### [Work to do]
Where a line contains the word "this", copy that line.

Rows from an object dataset
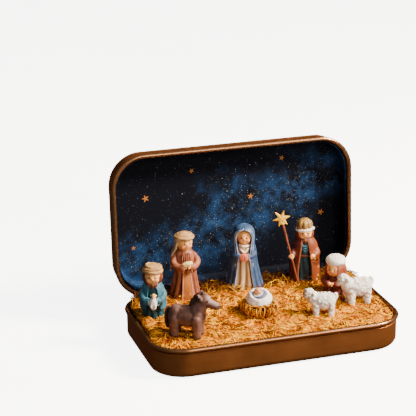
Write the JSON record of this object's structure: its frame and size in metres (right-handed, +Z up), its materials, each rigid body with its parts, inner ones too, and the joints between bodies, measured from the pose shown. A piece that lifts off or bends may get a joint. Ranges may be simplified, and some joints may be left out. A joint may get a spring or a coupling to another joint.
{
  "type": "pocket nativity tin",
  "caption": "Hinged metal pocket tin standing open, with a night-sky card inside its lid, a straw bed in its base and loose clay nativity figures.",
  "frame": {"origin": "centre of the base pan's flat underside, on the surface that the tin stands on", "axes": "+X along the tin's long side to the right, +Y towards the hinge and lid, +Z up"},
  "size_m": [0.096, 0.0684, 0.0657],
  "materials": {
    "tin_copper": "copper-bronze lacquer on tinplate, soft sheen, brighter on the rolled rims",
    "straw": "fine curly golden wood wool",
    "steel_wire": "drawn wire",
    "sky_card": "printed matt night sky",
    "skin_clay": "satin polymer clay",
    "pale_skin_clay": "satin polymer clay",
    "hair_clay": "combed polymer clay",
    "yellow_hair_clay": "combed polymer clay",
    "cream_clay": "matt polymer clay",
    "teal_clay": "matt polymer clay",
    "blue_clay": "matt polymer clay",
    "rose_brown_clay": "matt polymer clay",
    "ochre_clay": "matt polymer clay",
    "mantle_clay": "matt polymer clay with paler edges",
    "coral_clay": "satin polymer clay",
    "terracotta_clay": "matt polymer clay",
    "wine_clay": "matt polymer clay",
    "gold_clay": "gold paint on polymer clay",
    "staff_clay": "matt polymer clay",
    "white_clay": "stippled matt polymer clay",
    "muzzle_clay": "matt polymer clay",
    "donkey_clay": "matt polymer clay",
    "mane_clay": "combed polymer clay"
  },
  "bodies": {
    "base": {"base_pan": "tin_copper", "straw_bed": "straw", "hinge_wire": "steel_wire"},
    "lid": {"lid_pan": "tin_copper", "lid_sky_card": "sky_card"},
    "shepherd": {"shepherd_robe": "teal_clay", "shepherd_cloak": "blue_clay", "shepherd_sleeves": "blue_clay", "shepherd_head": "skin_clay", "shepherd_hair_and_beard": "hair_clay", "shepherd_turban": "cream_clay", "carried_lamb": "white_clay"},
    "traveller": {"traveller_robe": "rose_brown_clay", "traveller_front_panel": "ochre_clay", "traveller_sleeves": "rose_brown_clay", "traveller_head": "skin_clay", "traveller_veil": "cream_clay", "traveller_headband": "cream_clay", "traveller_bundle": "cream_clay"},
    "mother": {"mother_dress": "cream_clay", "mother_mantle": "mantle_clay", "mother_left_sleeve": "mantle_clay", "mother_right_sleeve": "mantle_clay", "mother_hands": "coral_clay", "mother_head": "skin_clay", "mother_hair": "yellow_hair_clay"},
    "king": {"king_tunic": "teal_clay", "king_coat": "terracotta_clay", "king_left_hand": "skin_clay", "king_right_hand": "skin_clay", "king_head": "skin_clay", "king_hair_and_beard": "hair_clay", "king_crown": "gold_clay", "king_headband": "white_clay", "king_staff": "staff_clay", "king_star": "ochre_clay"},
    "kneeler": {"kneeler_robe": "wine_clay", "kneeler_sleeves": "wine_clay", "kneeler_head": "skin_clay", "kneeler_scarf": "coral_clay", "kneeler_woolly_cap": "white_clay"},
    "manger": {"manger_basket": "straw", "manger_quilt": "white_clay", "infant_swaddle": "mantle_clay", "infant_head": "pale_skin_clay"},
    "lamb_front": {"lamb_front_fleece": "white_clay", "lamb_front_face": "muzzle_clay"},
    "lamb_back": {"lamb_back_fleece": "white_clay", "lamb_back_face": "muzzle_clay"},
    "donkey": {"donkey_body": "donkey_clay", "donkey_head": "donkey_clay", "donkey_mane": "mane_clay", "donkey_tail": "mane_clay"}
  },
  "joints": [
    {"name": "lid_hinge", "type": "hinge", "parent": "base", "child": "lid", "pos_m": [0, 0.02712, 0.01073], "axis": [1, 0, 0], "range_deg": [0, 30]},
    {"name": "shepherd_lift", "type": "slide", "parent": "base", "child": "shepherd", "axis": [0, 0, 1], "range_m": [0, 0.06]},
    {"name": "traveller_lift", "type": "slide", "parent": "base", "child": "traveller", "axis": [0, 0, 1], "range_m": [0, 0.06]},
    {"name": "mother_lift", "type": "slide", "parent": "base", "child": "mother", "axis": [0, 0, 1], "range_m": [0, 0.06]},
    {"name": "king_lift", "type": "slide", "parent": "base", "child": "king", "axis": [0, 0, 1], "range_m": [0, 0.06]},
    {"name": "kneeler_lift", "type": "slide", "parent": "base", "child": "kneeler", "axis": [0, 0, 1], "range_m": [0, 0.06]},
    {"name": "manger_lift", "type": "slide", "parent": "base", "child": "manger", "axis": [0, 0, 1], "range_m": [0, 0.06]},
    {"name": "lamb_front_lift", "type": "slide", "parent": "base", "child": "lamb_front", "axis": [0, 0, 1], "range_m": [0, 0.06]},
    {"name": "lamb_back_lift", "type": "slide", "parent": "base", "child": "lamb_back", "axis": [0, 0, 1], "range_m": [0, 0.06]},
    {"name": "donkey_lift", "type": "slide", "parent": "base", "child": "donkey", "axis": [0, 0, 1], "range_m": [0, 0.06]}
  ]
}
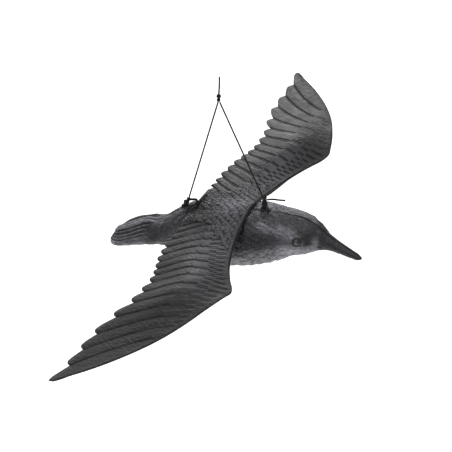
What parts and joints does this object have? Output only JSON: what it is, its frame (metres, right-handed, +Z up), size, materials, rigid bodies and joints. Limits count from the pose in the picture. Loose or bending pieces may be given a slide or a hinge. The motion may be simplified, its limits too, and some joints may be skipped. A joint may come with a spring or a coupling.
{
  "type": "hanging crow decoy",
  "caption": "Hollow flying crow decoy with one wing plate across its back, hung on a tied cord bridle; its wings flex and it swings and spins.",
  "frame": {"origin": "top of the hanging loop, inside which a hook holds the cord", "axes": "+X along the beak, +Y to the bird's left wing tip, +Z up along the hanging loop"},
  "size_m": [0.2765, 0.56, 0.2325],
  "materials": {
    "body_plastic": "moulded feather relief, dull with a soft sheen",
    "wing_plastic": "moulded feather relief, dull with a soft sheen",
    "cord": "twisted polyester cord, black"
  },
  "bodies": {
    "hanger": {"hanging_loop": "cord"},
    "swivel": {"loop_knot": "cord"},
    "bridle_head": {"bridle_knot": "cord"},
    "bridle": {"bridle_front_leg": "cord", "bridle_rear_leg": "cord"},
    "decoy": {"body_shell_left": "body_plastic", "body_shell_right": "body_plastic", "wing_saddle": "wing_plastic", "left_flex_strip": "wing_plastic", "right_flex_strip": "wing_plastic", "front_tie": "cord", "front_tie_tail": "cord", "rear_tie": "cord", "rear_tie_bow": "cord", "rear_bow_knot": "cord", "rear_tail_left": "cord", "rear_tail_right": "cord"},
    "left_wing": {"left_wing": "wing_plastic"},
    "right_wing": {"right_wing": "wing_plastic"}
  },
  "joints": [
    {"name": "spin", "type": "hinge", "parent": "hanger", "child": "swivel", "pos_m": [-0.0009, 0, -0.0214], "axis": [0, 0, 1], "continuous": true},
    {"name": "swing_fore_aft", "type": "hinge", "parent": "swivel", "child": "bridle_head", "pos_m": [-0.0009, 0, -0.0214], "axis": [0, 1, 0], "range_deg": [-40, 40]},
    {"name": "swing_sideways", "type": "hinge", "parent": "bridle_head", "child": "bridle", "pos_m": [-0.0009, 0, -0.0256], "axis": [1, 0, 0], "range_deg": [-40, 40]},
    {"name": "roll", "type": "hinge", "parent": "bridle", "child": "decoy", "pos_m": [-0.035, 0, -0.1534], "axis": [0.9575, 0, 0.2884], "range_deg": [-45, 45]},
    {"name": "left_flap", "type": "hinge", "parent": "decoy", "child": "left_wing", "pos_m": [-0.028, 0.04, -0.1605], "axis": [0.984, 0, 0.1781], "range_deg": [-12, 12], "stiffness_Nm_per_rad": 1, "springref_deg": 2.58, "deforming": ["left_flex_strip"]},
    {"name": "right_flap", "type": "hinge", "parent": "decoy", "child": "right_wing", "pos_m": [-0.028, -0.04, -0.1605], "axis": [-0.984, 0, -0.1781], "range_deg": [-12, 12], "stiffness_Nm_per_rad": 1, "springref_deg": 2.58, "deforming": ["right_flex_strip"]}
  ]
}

### [Solution]
Write the JSON record of this object's structure: its frame and size in metres (right-handed, +Z up), its materials, each rigid body with its parts, inner ones too, and the joints between bodies, measured from the pose shown. A piece that lifts off or bends may get a joint. Ranges may be simplified, and some joints may be left out. A joint may get a spring or a coupling to another joint.
What parts and joints does this object have? Output only JSON: what it is, its frame (metres, right-handed, +Z up), size, materials, rigid bodies and joints. Limits count from the pose in the picture. Loose or bending pieces may be given a slide or a hinge. The motion may be simplified, its limits too, and some joints may be skipped. A joint may come with a spring or a coupling.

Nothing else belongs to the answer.